◆ **The input**
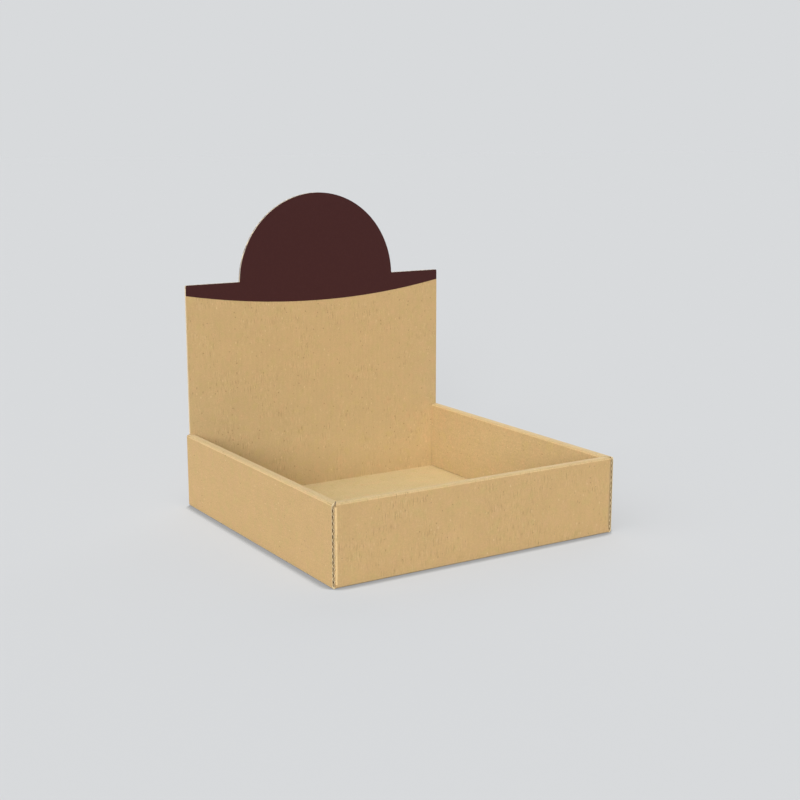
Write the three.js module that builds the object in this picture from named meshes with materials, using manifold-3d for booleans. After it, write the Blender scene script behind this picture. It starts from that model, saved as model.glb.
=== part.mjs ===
// Counter display tray, folded from one blank of E-flute corrugated board.
// The side walls and the front wall are rolled over at the top, and the back panel rises as a domed header.
// Millimetres, +Z up. The front faces -Y, and the origin is under the middle of the tray.

import * as THREE from 'three';
import { mergeVertices } from 'three/addons/utils/BufferGeometryUtils.js';
import Module from 'manifold-3d';

const wasm = await Module();
wasm.setup();

// Driving dimensions
const width = 184; // over the outer side walls
const depth = 182; // front face to rear face
const wallHeight = 44.8; // top of the rolled walls
const shoulderHeight = 136.3; // straight top of the header, beside the dome
const shoulderRadius = 1; // rounded corner of each shoulder
const domeRadius = 54.6;
const domeDrop = 1.55; // centre of the dome below the shoulders
const board = 1.5; // thickness of the corrugated board
const liner = 0.2; // each face sheet of the board
const medium = 0.2; // the wavy sheet between them
const flutePitch = 3.5; // from wave to wave, evened out over each cut edge
const glueWidth = 0.5; // band where a wave is glued to a liner
const pocketDepth = 3.5; // how far the channels are open behind a cut edge
const layerGap = 0.3; // air between layers that lie together
const frontCavity = 1.5; // air between the two layers of the front wall
const foldRadius = 0.2; // inside radius of a crease
const creaseRadius = 1.2; // outside radius of a crease, where the board is crushed
const endSetback = 0.4; // cut ends of the side walls, behind the front and rear faces
const flapLength = 65; // corner flaps, tucked between the layers of the side walls
const tabLength = 22; // tabs that lock the inner side panels into the base
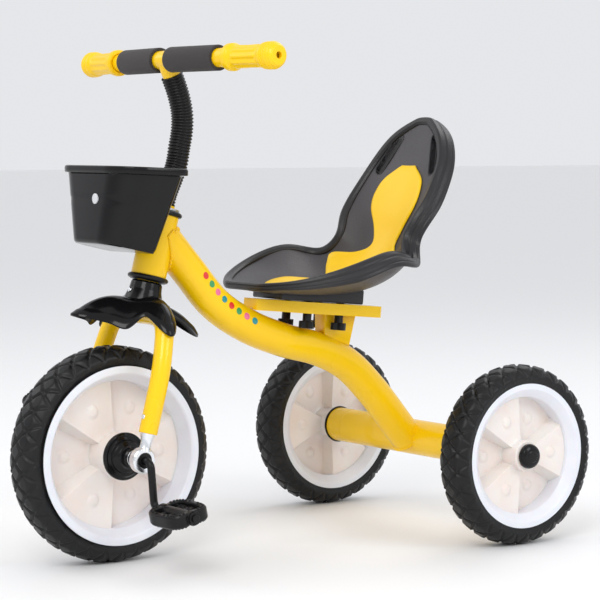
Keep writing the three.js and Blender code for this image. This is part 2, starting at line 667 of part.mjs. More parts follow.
function makeFork() {
  const left = smooth(forkLine.map(([x, z]) => new THREE.Vector3(x, 0, z)), 10);
  const right = left.slice(1).map((p) => new THREE.Vector3(-p.x, 0, p.z)).reverse();
  const line = [...right, ...left];
  add(head, "fork_arch", pipe(line, fork.tubeRadius, fork.tubeRadius - fork.wall, 10), finishes.yellowPaint);

  const archSpace = sweep(line, bore(fork.tubeRadius + fit, 10), 10);
  const inside = bore(steerer.bore, 20);
  const tube = turned([
    [steerer.radius, fork.crown], [steerer.radius, steerer.to], [inside, steerer.to], [inside, fork.crown],
  ], 20);
  add(head, "steerer_tube", cut(tube, archSpace), finishes.yellowPaint);

  const collar = turned([
    [0, fender.collarFrom], [fender.collarFoot, fender.collarFrom], [fender.collarTop, fender.collarTo],
    [0, fender.collarTo],
  ], 18);
  const steererSpace = cylinder(bore(steerer.radius + fit, 20), fork.crown - 20, steerer.to, 20);
  add(head, "fender", cut(join(fenderPlate(), collar), steererSpace, archSpace), finishes.blackPlastic);

  const shankTop = fork.foot + eye.shank;
  const ring = cylinder(eye.radius, -eye.half, eye.half, 20).rotateY(Math.PI / 2);
  const neck = cylinder(eye.neck, 0, fork.foot + 2, 12);
  const shank = cylinder(fork.tubeRadius - fork.wall - fit, fork.foot - 2, shankTop, 12);
  const hole = cylinder(bore(eye.bore, 16), -20, 20, 16).rotateY(Math.PI / 2);
  const forkEnd = cut(join(ring, neck, shank), hole);
  const bushBore = bore(crank.radius + fit, 16);
  const bushFrom = flangeTip + hubWasher.thickness + 2 * fit - fork.half; // it keeps the wheel centred
  const bush = turnedAcross([
    [eye.bore - fit, bushFrom], [eye.bore - fit, eye.half], [bushBore, eye.half], [bushBore, bushFrom],
  ], 16);
  for (const [name, side, flip] of [["left", 1, (g) => g], ["right", -1, mirrored]]) {
    add(head, `fork_end_${name}`, forkEnd, finishes.steel).position.x = side * fork.half;
    add(head, `fork_bush_${name}`, flip(bush), finishes.blackPlastic).position.x = side * fork.half;
  }

  const washerFrom = headTube.to + 2 * fit + cup.height;
  const washerBore = bore(steerer.radius + fit, 20);
  add(head, "lock_washer", turned([
    [lockWasher.radius, washerFrom], [lockWasher.radius, washerFrom + lockWasher.height],
    [washerBore, washerFrom + lockWasher.height], [washerBore, washerFrom],
  ], 20), finishes.steel);
}

// A place on the steering axis, in the head's own frame.
const along = (distance) => new THREE.Vector3(0, 0, distance);
// A place given across, behind and above the front hub, in the head's own frame.
const byHub = (x, y, z) => intoHead(new THREE.Vector3(x, y, z).add(frontHub));

const barMiddle = byHub(0, bar.y, bar.z);
const stemCurve = smooth([along(stem.straight), ...stem.bend.map(([y, z]) => byHub(0, y, z)), barMiddle], 14);
const stemFoot = Math.max(steerer.to, headTube.to + 3 * fit + cup.height + lockWasher.height) + fit;
const sleeveLine = [
  along(stemFoot), ...stemCurve.filter((point) => point.distanceTo(barMiddle) > sleeve.belowBar),
];

function makeBar() {
  const bendSide = (side) => byHub(side * bar.middle, bar.y, bar.z);
  const barEnd = (side) => byHub(side * bar.half, bar.y + bar.sweep, bar.z);
  const corners = [barEnd(-1), bendSide(-1), bendSide(1), barEnd(1)];
  const barLine = rounded(corners, bar.bend, 2);
  const barSpace = sweep(barLine, bore(bar.radius + fit, 14), 14);

  const stemLine = [along(steerer.to - stem.insert), along(stemFoot), ...stemCurve];
  const stemTube = pipe(stemLine, stem.radius, stem.radius - stem.wall, 12);
  add(head, "stem_tube", cut(stemTube, barSpace), finishes.yellowPaint);

  add(head, "stem_sleeve", pipe(sleeveLine, sleeve.radius, stem.radius + fit, 12), finishes.blackPlastic);

  add(head, "handlebar", pipe(barLine, bar.radius, bar.radius - bar.wall, 14), finishes.yellowPaint);

  const slope = Math.atan2(bar.sweep, bar.half - bar.middle);
  const hole = bore(bar.radius + fit, 14);
  const gripEnd = bar.half + grip.overhang;
  const foamTube = turnedAcross([
    [foam.radius, foam.from], [foam.radius, foam.to], [hole, foam.to], [hole, foam.from],
  ], 14);
  const inEnd = bar.half + grip.overhang / 3;
  const gripTube = turnedAcross([
    [hole, grip.from], [grip.collar - 3, grip.from], [grip.collar, grip.from + 3],
    [grip.collar, grip.from + grip.collarLength - 4], [grip.waist, grip.from + grip.collarLength + 2],
    [grip.waist, gripEnd - grip.ballLength], [grip.ball, gripEnd - grip.ballLength + 7],
    [grip.ball, gripEnd - 9], [grip.ball - 5, gripEnd - 2],
    [grip.hole, gripEnd], [grip.hole, inEnd], [hole, inEnd],
  ], 14);
  for (const [name, side, flip] of [["left", 1, (g) => g], ["right", -1, mirrored]]) {
    for (const [piece, geometry, finish] of [
      ["foam", foamTube, finishes.gripFoam], ["grip", gripTube, finishes.yellowPlastic],
    ]) {
      const holder = new THREE.Group(); // x runs out along this side of the bar, level with the ground
      holder.position.copy(barMiddle);
      holder.rotation.x = rake;
      head.add(holder);
      const mesh = add(holder, `${piece}_${name}`, flip(geometry), finish);
      mesh.rotation.z = side * slope;
      mesh.position.set(side * bar.middle * (1 - Math.cos(slope)), -bar.middle * Math.sin(slope), 0);
    }
  }
}

// Basket

function basketRing(edge, inset, lift) {
  const { half, front: near, back: far, zFront, zBack, corner, backCorner } = edge;
  const points = roundedRectangle(
    half - inset, near + inset, far - inset, corner - inset, 4, backCorner - inset,
  );
  return points.map(([x, y]) => {
    const share = (y - near) / (far - near);
    return new THREE.Vector3(x, y, front.radius + zFront + (zBack - zFront) * share + lift);
  });
}

function basketOutside(grow) {
  const { rim: top, floor, lip, lipHeight } = basket;
  return [
    basketRing(floor, -grow, -grow), basketRing(top, -grow, -lipHeight),
    basketRing(top, -grow - lip, -lipHeight), basketRing(top, -grow - lip, 0),
  ];
}

function makeBasket() {
  const { rim: top, floor, wall } = basket;
  const shell = skin([...basketOutside(0), basketRing(top, wall, 0), basketRing(floor, wall, wall)]);
  add(tricycle, "basket", shell, finishes.blackPlastic);

  // The bracket fills the space between the basket's back wall and the middle of the sleeve.
  const { share, half, height } = basketBracket;
  const wallY = THREE.MathUtils.lerp(floor.back, top.back, share) - basket.lip;
  const wallZ = front.radius + THREE.MathUtils.lerp(floor.zBack, top.zBack, share);
  const depth = (wallZ - front.radius) * Math.tan(rake) - wallY;
  const block = new THREE.BoxGeometry(2 * half, depth, height).translate(0, wallY + depth / 2, wallZ);
  const postSpace = fromHead(sweep(sleeveLine, bore(sleeve.radius + 2 * fit, 12), 12));
  add(tricycle, "basket_bracket", cut(block, postSpace, skin(basketOutside(fit))), finishes.blackPlastic);
}

// Seat

function seatSurface() {
  const middle = new THREE.CatmullRomCurve3(seatStations.map(([y, z]) => new THREE.Vector3(0, y, z)));
  const edge = new THREE.CatmullRomCurve3(seatStations.map(([, , w, y, z]) => new THREE.Vector3(w, y, z)));
  // u runs from the nose to the top, v from -1 to 1 across.
  return (u, v) => {
    const m = middle.getPoint(u);
    const e = edge.getPoint(u);
    const rise = Math.abs(v) ** 2.3;
    return new THREE.Vector3(e.x * v, m.y + (e.y - m.y) * rise, m.z + (e.z - m.z) * rise);
  };
}

function seatNormal(surface, u, v) {
  const step = 0.01;
  const along = surface(Math.min(u + step, 1), v).sub(surface(Math.max(u - step, 0), v));
  const across = surface(u, Math.min(v + step, 1)).sub(surface(u, Math.max(v - step, -1)));
  return across.cross(along).normalize();
}

function makeSeat() {
  const surface = seatSurface();
  const rows = 16;
  const columns = 8;
  const [top, bottom] = [[], []];
  for (let i = 0; i <= rows; i++) {
    const u = i / rows;
    const line = Array.from({ length: columns + 1 }, (_, j) => (2 * j) / columns - 1);
    top.push(line.map((v) => surface(u, v)));
    bottom.push(line.map((v) => {
      const depth = seatWall + (seatRim - seatWall) * v ** 4;
      return surface(u, v * 0.97).addScaledVector(seatNormal(surface, u, v * 0.8), -depth);
    }));
  }
  const { gap, frontHeight, rearHeight } = seatPlinth;
  const plinth = across([
    [seatPlinth.from, gap], [seatPlinth.to, gap], [seatPlinth.to, rearHeight], [seatPlinth.from, frontHeight],
  ], 2 * seatPlinth.half);
  const shell = join(plate(top, bottom), intoSeat(plinth));

  const places = [];
  for (const [row, y] of [["front", bolt.frontAt], ["rear", bolt.rearAt]]) {
    places.push([`${row}_left`, bolt.across, y], [`${row}_right`, -bolt.across, y]);
  }
  // Each bolt's head stands on the rail, in a pocket of the plinth.
  const pockets = [];
  const boltEnd = -rail.wall - knob.stemLength - 3;
  for (const [name, x, y] of places) {
    const pocket = cylinder(bore(bolt.seatRadius + fit, 12), 0, bolt.headHeight + fit, 12);
    pockets.push(intoSeat(pocket.translate(x, y, 0)));
    const pad = turned([
      [0, bolt.headHeight], [bolt.seatRadius, bolt.headHeight], [bolt.seatRadius, fit], [bolt.radius, fit],
      [bolt.radius, boltEnd], [0, boltEnd],
    ], 12);
    add(railFrame, `seat_bolt_${name}`, pad, finishes.blackPlastic).position.set(x, y, 0);
    const knobMesh = add(railFrame, `seat_knob_${name}`, knobGeometry(), finishes.blackPlastic);
    knobMesh.position.set(x, y, -rail.wall - fit);
  }
  const slotCutters = [1, -1].map((side) => {
    const from = surface(seatSlot.from, side * seatSlot.across);
    const to = surface(seatSlot.to, side * seatSlot.across);
    const middle = from.clone().add(to).multiplyScalar(0.5);
    const y = to.clone().sub(from).normalize();
    const z = seatNormal(surface, (seatSlot.from + seatSlot.to) / 2, side * seatSlot.across * 0.7);
    const x = y.clone().cross(z).normalize();
    const reach = from.distanceTo(to) / 2 + seatSlot.half;
    const deep = 4 * seatWall;
    return extruded(roundedRectangle(seatSlot.half, -reach, reach, seatSlot.half - 0.1, 3), deep)
      .translate(0, 0, -deep / 2)
      .applyMatrix4(new THREE.Matrix4().makeBasis(x, y, x.clone().cross(y)).setPosition(middle));
  });
  add(seatFrame, "seat_shell", cut(shell, ...pockets, ...slotCutters), finishes.greyPlastic);

  const insertRows = 13;
  const shares = new THREE.CatmullRomCurve3(insertShares.map((s, i) => new THREE.Vector3(i, s, 0)));
  const grid = (lift) => Array.from({ length: insertRows + 1 }, (_, i) => {
    const u = insertSpan[0] + ((insertSpan[1] - insertSpan[0]) * i) / insertRows;
    const share = shares.getPoint(i / insertRows).y;
    return Array.from({ length: 7 }, (__, j) => {
      const v = share * (j / 3 - 1);
      return surface(u, v).addScaledVector(seatNormal(surface, u, v), lift);
    });
  });
  const insert = plate(grid(seatInsert.lift + seatInsert.thickness), grid(seatInsert.lift));
  add(seatFrame, "seat_insert", insert, finishes.yellowPlastic);
}

function knobGeometry() {
  const points = [];
  for (let i = 0; i < 24; i++) {
    const angle = (Math.PI * i) / 12;
    const r = knob.waist + (knob.lobe - knob.waist) * (0.5 + 0.5 * Math.cos(4 * angle)) ** 0.6;
    points.push([r * Math.cos(angle), r * Math.sin(angle)]);
  }
  const star = extruded(points, knob.headLength).translate(0, 0, -knob.stemLength - knob.headLength);
  const collar = cylinder(knob.stem, -knob.stemLength - 2, 0, 12);
  const hole = cylinder(bore(bolt.radius + fit, 12), -knob.stemLength - 4 - fit, 1, 12);
  return cut(join(star, collar), hole);
}

makeFrame();
makeRail();
makeFrontWheel();
makeRearWheels();
makeFork();
makeBar();
makeBasket();
makeSeat();

export default tricycle;
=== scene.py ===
import json
import math
import bmesh
import bpy
import numpy as np
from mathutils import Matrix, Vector


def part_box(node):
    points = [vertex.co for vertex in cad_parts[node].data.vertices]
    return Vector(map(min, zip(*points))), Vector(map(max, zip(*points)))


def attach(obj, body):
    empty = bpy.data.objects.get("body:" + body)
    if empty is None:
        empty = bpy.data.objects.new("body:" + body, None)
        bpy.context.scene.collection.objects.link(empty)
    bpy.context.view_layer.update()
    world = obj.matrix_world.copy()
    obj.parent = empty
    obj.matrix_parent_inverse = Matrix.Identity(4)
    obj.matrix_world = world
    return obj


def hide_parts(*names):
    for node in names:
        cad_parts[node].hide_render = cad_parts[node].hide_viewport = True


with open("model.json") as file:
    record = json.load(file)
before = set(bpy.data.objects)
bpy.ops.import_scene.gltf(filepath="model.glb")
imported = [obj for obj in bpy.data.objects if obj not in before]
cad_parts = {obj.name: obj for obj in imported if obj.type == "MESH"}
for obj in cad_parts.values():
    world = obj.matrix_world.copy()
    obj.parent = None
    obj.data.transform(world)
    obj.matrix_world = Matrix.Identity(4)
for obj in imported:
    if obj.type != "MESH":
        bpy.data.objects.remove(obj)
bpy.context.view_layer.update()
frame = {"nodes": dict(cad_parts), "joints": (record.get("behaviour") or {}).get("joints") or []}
print("stage: frame loaded")

# Places, in millimetres, taken from the frame

metresPerMm = 0.001


def middleOf(node):
    low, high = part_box(node)
    return np.array((low + high) / 2) / metresPerMm


def frameAt(origin, back, up):
    basis = np.array([(1.0, 0.0, 0.0), back, up])
    return lambda points: np.asarray(origin) + np.asarray(points, float) @ basis


jointAxis = {joint["name"]: np.array(joint["axis"], float) for joint in frame["joints"]}
frontHub = middleOf("front_tyre")
rearHubs = {side: middleOf("rear_tyre_" + side) for side in ("left", "right")}
signs = {"left": 1, "right": -1}
headUp = jointAxis["steering_turn"]
headBack = np.array((0.0, headUp[2], -headUp[1]))
railBack = jointAxis["seat_slide"]
railUp = np.array((0.0, -railBack[2], railBack[1]))
railDepth = 14
railLow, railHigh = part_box("seat_rail")
railStart = np.array((0.0, railLow.y / metresPerMm + railDepth * railUp[1], railHigh.z / metresPerMm))
crankTurn = math.radians(5)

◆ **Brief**
Above are the records; please copy exactly their first line and each line after it through the line containing "wasm.setup();", and no line after that.

◆ **Result of this exercise**
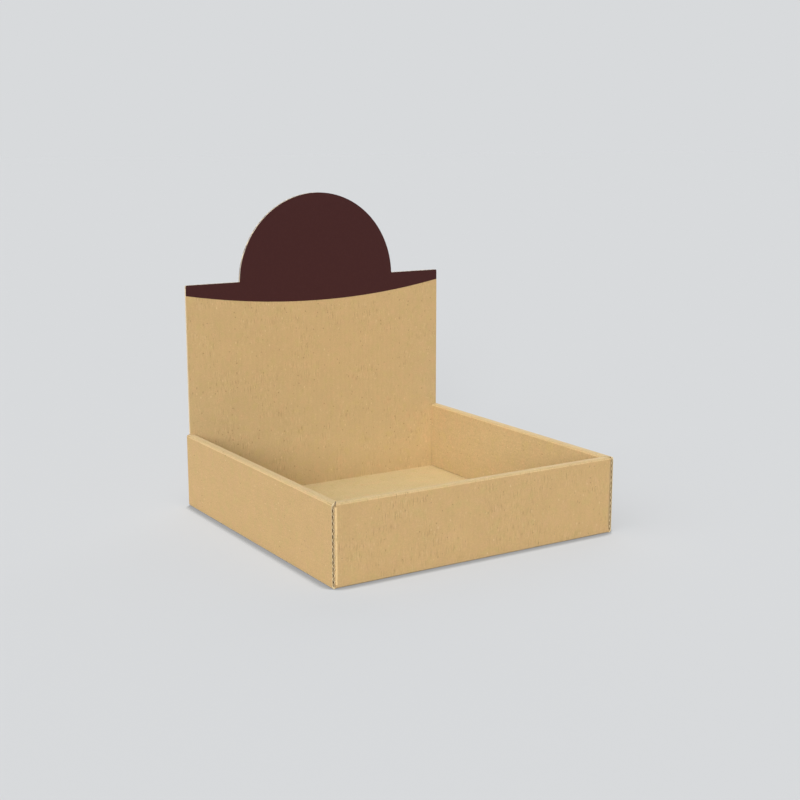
Write the three.js module that builds the object in this picture from named meshes with materials, using manifold-3d for booleans. After it, write the Blender scene script behind this picture. It starts from that model, saved as model.glb.
=== part.mjs ===
// Counter display tray, folded from one blank of E-flute corrugated board.
// The side walls and the front wall are rolled over at the top, and the back panel rises as a domed header.
// Millimetres, +Z up. The front faces -Y, and the origin is under the middle of the tray.

import * as THREE from 'three';
import { mergeVertices } from 'three/addons/utils/BufferGeometryUtils.js';
import Module from 'manifold-3d';

const wasm = await Module();
wasm.setup();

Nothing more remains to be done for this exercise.